_Objective_
Repeat the entire listing exactly.

======== Information provided

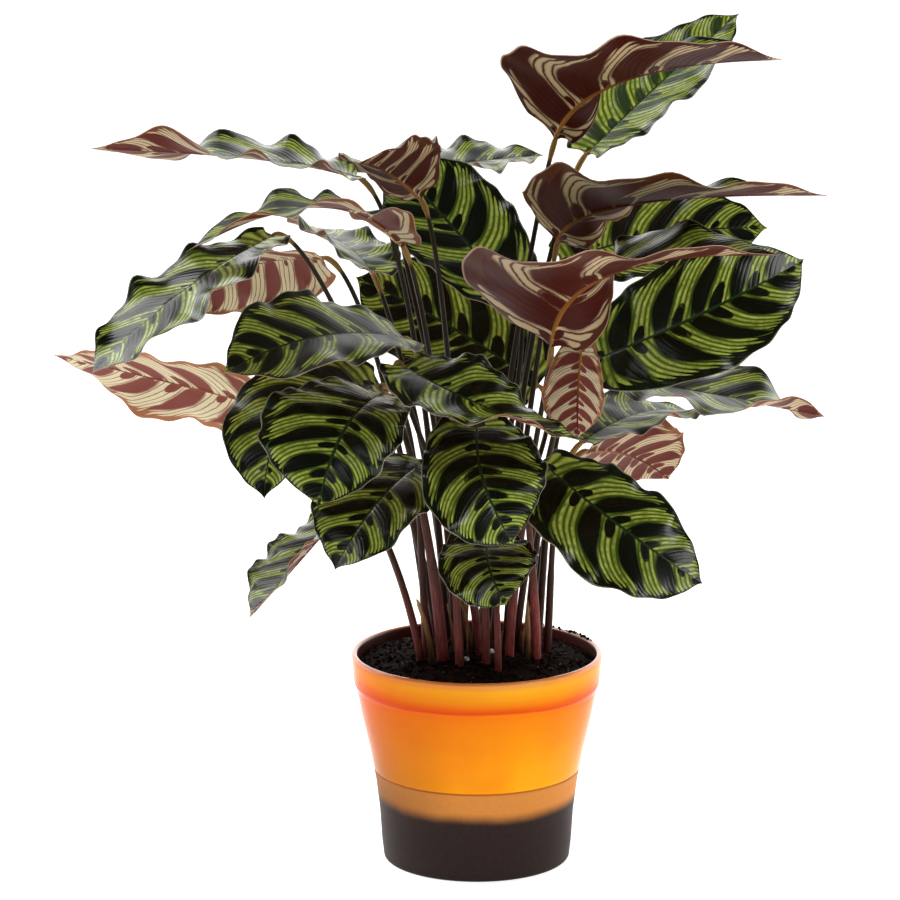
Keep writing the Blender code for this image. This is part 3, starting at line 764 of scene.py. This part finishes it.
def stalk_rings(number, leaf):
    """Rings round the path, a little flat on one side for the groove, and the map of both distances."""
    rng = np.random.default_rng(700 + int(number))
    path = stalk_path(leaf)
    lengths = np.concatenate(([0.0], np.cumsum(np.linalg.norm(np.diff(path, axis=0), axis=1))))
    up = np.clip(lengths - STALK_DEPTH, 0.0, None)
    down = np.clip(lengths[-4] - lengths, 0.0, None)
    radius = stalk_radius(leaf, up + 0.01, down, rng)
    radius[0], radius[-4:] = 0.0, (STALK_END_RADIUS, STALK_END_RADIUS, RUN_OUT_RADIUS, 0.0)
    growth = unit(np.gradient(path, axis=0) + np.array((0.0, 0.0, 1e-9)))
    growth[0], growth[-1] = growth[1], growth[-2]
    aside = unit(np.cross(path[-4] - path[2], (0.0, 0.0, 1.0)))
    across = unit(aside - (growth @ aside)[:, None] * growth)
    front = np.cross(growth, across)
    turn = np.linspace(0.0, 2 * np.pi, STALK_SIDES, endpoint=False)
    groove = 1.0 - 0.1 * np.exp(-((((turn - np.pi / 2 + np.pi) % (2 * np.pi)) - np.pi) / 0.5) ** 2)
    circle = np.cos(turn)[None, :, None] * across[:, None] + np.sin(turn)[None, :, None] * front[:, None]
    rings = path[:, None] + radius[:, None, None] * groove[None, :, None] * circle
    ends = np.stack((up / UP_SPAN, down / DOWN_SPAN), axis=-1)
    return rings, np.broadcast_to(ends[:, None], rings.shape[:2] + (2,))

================

_The result_
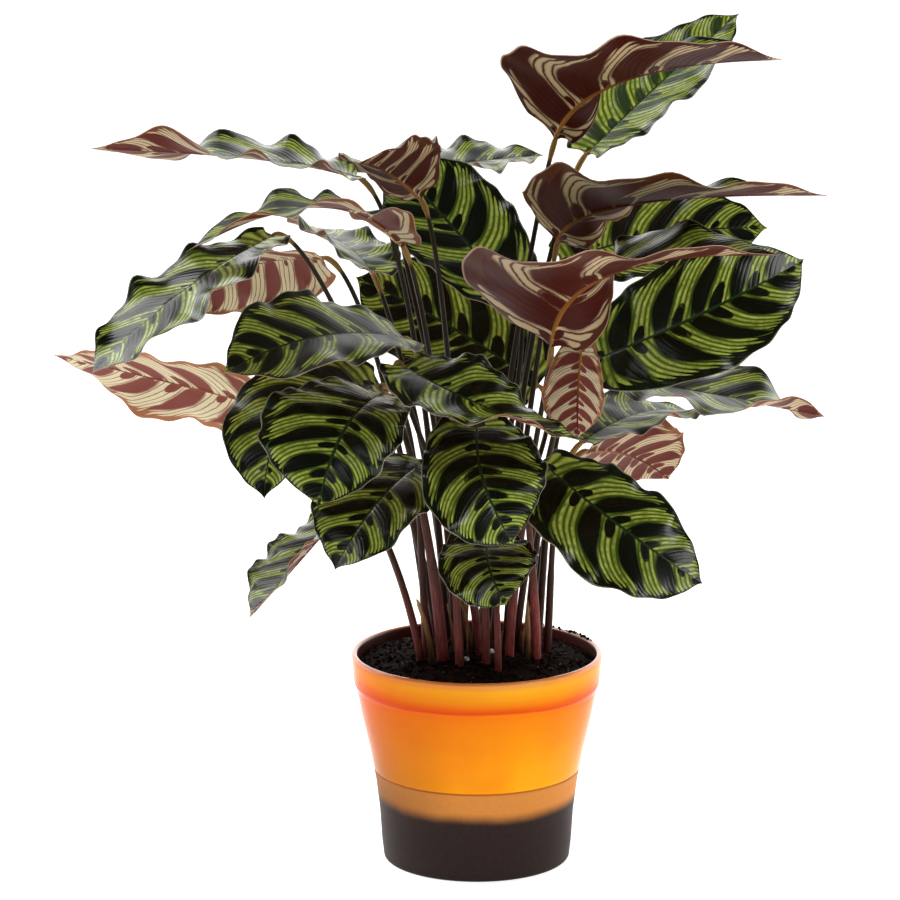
Keep writing the Blender code for this image. This is part 3, starting at line 764 of scene.py. This part finishes it.
def stalk_rings(number, leaf):
    """Rings round the path, a little flat on one side for the groove, and the map of both distances."""
    rng = np.random.default_rng(700 + int(number))
    path = stalk_path(leaf)
    lengths = np.concatenate(([0.0], np.cumsum(np.linalg.norm(np.diff(path, axis=0), axis=1))))
    up = np.clip(lengths - STALK_DEPTH, 0.0, None)
    down = np.clip(lengths[-4] - lengths, 0.0, None)
    radius = stalk_radius(leaf, up + 0.01, down, rng)
    radius[0], radius[-4:] = 0.0, (STALK_END_RADIUS, STALK_END_RADIUS, RUN_OUT_RADIUS, 0.0)
    growth = unit(np.gradient(path, axis=0) + np.array((0.0, 0.0, 1e-9)))
    growth[0], growth[-1] = growth[1], growth[-2]
    aside = unit(np.cross(path[-4] - path[2], (0.0, 0.0, 1.0)))
    across = unit(aside - (growth @ aside)[:, None] * growth)
    front = np.cross(growth, across)
    turn = np.linspace(0.0, 2 * np.pi, STALK_SIDES, endpoint=False)
    groove = 1.0 - 0.1 * np.exp(-((((turn - np.pi / 2 + np.pi) % (2 * np.pi)) - np.pi) / 0.5) ** 2)
    circle = np.cos(turn)[None, :, None] * across[:, None] + np.sin(turn)[None, :, None] * front[:, None]
    rings = path[:, None] + radius[:, None, None] * groove[None, :, None] * circle
    ends = np.stack((up / UP_SPAN, down / DOWN_SPAN), axis=-1)
    return rings, np.broadcast_to(ends[:, None], rings.shape[:2] + (2,))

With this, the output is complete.